Foa on Brown, ed. (2017)


Brown, Kathryn, editor. Perspectives on Degas. Routledge, 2017, pp. 280, ISBN 978-1-47-243997-0

Michelle Foa, Tulane University

The publication of this series of scholarly essays on diverse aspects of Degas’s work, practice, and critical and art historical reception could not have been better timed; it coincides with the centenary of the artist’s death and with several major museum exhibitions that commemorated the occasion. The past few years have thus marked an important period in the history of Degas studies, and this volume makes a significant contribution to the recent broader reassessment of the artist’s work and legacy.

The volume opens with Kathryn Brown’s incisive introduction, which provides an excellent overview of some of the most influential texts and methodological approaches in Degas studies of the past forty or so years and then positions the individual essays that follow within this framework. The essays are grouped into three sections, the first of which is titled “Art in Context: Gender, Race, and Labour.” Questions of gender have long played an important role in the criticism and scholarship on Degas, and they are central to several of the essays presented here. For example, Norma Broude compellingly reflects and expands upon her groundbreaking 1977 essay contesting long-standing claims of Degas’s misogyny and convincingly argues for a fundamentally empathetic relationship between the artist and some of his depicted subjects. Other insightful analyses of Degas’s pictorial explorations of constructions of femininity and masculinity include Mary Hunter’s close examination of one of Degas’s café-concert pictures and the significance of the figure of the waiter in late nineteenth-century Paris, and Anthea Callen’s study of female spectatorship in visual imagery and culture of the period. Shao-Chien Tseng’s essay on Degas’s equestrian imagery and Marilyn Brown’s illuminating text on the racial identity of the performer depicted in Degas’s painting, Miss La La at the Cirque Fernando, complete the first section.

The essays in the second section, which is titled “Making and Materiality,” shed welcome light on certain aspects of Degas’s wide-ranging experimentation with diverse techniques, media, and processes over the course of his long career.
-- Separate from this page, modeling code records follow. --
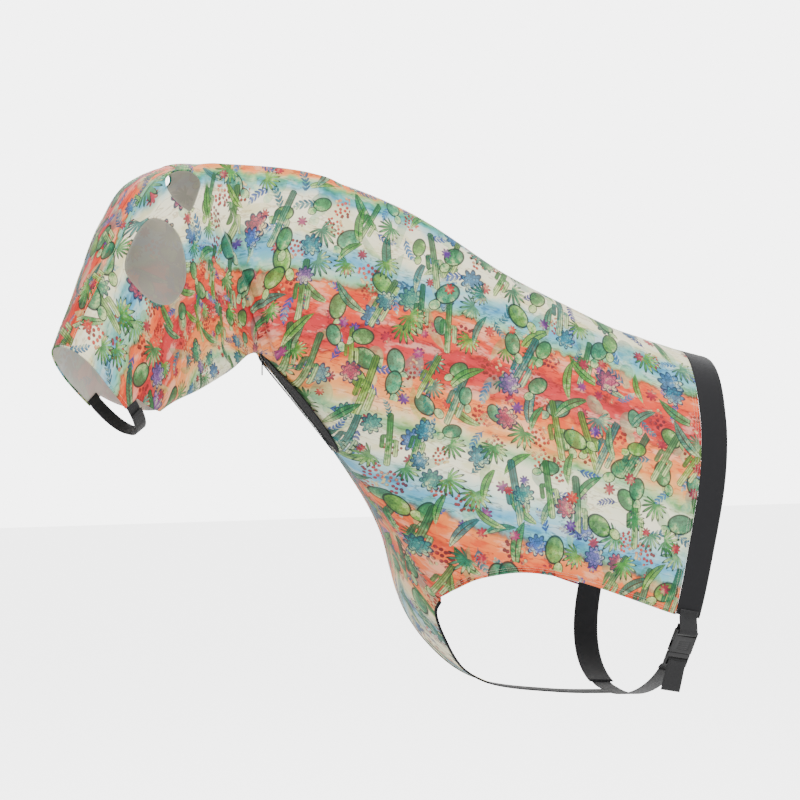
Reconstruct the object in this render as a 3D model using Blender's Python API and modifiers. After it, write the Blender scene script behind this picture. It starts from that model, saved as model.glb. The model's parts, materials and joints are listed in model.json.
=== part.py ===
"""Stretch hood for a horse: head, neck, shoulders and chest, closed by a throat zip, a chin strap
and a girth band with a side-release buckle.

Frame: metres, +Z up, the horse looks along -X, its near (left) side is -Y. The origin is the point of
the hood on the top line at the withers. The worn shape is one smooth form, form(s, w): s runs from the
nose (0) to the girth (14), w runs round the horse from the top line (0) to the bottom line (+1 on the
off side, -1 on the near side). Every panel, hem, band and strap is cut out of that form.
"""

import math

import bmesh
import bpy
from mathutils import Matrix, Vector
from mathutils.geometry import delaunay_2d_cdt

# ---------------------------------------------------------------- driving dimensions (metres)
# One row per station of the worn form: top x, top z, bottom x, bottom z, and the half-width as
# three sine terms (mean width, upper/lower fullness, squareness).
STATIONS = (
    (-1.278, 0.026, -1.142, -0.134, 0.062, 0.004, 0.004),   # 0 nose opening
    (-1.242, 0.106, -1.062, -0.086, 0.068, 0.006, 0.004),
    (-1.204, 0.181, -0.990, -0.056, 0.082, 0.014, 0.002),   # 2 cheek
    (-1.164, 0.251, -0.925, -0.024, 0.092, 0.022, 0.002),
    (-1.114, 0.316, -0.884, 0.008, 0.090, 0.020, 0.004),    # 4 forehead, angle of the jaw
    (-1.034, 0.348, -0.862, 0.008, 0.084, 0.004, 0.006),    # 5 poll, throat
    (-0.945, 0.346, -0.845, -0.016, 0.080, -0.010, 0.004),
    (-0.775, 0.334, -0.785, -0.090, 0.080, -0.014, 0.004),  # 7 upper neck
    (-0.582, 0.268, -0.696, -0.205, 0.090, -0.018, 0.006),
    (-0.385, 0.150, -0.620, -0.335, 0.125, -0.028, 0.010),  # 9 base of the neck
    (-0.200, 0.062, -0.582, -0.458, 0.185, -0.045, 0.010),
    (-0.115, 0.030, -0.525, -0.545, 0.225, -0.048, 0.012),  # 11 point of the shoulder
    (-0.058, 0.012, -0.435, -0.610, 0.240, -0.040, 0.016),
    (-0.020, 0.002, -0.290, -0.636, 0.246, -0.030, 0.020),  # 13 behind the shoulder
    (0.018, -0.008, -0.145, -0.645, 0.250, -0.022, 0.020),  # 14 girth
)
HEAD_TURN = math.radians(24.0)      # the head looks towards the near side
TURN_X = -0.868                     # the turn starts just in front of the throat
TURN_LENGTH = 0.20

FABRIC = 0.002                      # knitted fabric, with its seam allowance
HEM = 0.0028
HEM_WIDTH = 0.009
GUSSET_BINDING = 0.007
BAND = 0.0024                       # woven elastic
BAND_WIDTH = 0.050
STRAP_WIDTH = 0.038
STRAP = 0.0016
GAP = 0.0011                        # cut edge to cut edge
SEAM = 0.004                        # half a seam's gap, as a share of the half girth

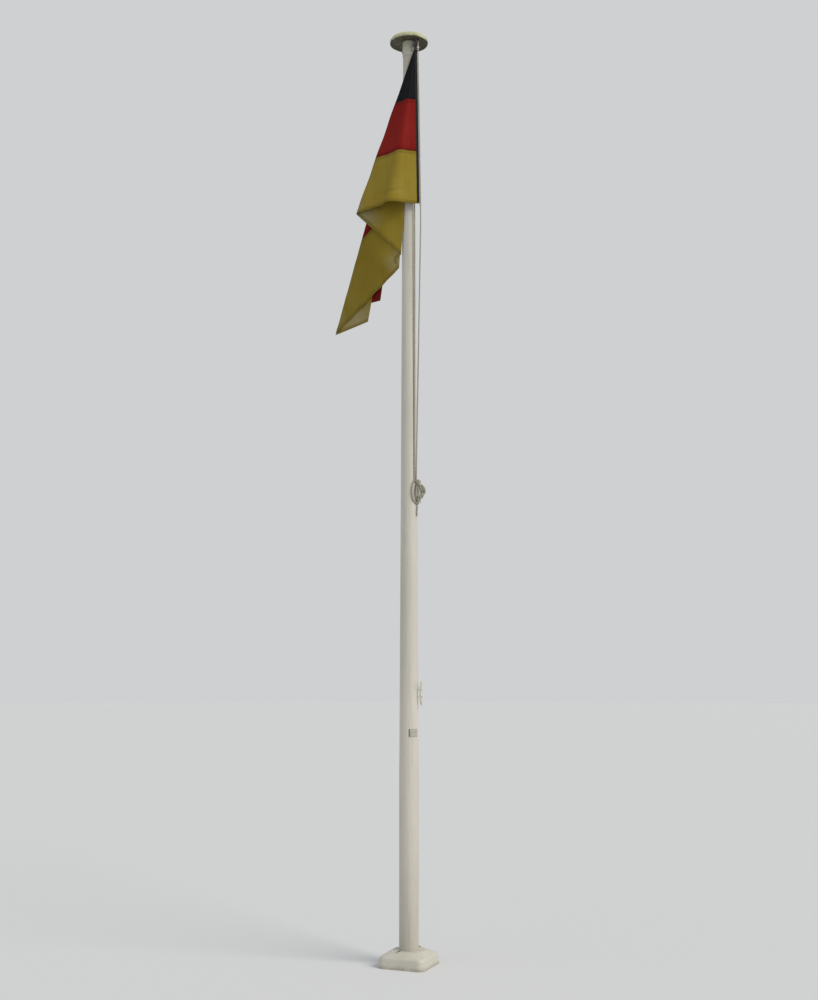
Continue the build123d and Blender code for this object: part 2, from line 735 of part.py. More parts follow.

Marni Reva Kessler expands our understanding of the artist’s relationship to photography in her thought-provoking close analysis of Degas’s portrait of Princess Pauline de Metternich, and Patricia Failing takes the reader on a wonderful exploration of the artist’s sculptural practice and the heterogeneous materials he used. Degas’s monotype prints are the focus of two essays in this section: Jonas Beyer’s interesting study of the particularities of the monotype printing process and the ambiguities in the resulting images, and Kathryn Brown’s perceptive inquiry into the complex relationship between Ludovic Halévy’s La Famille Cardinal stories and Degas’s illustrations of them.Writing Degas,” the third and last section, focuses on different facets of the artist’s late career and posthumous reception. Ruth Iskin offers a valuable historiography of the relationship between Cassatt and Degas and an analysis of the two artists’ contrasting activities and reputations as collectors. Heather Dawkins’s essay on Degas’s late practice, grounded in theories of cognitive science, and Anna Gruetzner Robins’s examination of some of Walter Sickert’s writings on the artist’s work conclude the volume.

Though this book does not aim to treat Degas’s diverse body of work in a comprehensive manner, it nevertheless succeeds in giving the reader a sense of the main contours of the artist’s oeuvre and its art historical reception, even as many of the individual essays offer closes analyses of particular works. The reader will find countless insights into many of the artist’s main motifs, from his portraits and equestrian images to his pictures and sculptures of ballet dancers, laundresses, bathers, brothels, and café-concerts. One also learns about many of the stages of the artist’s nearly fifty-year-long career and the wide array of two- and three-dimensional media with which he worked. This important volume makes clear how fertile the field of Degas studies continues to be, thus providing a testament to the achievements of the contributors and the artist alike.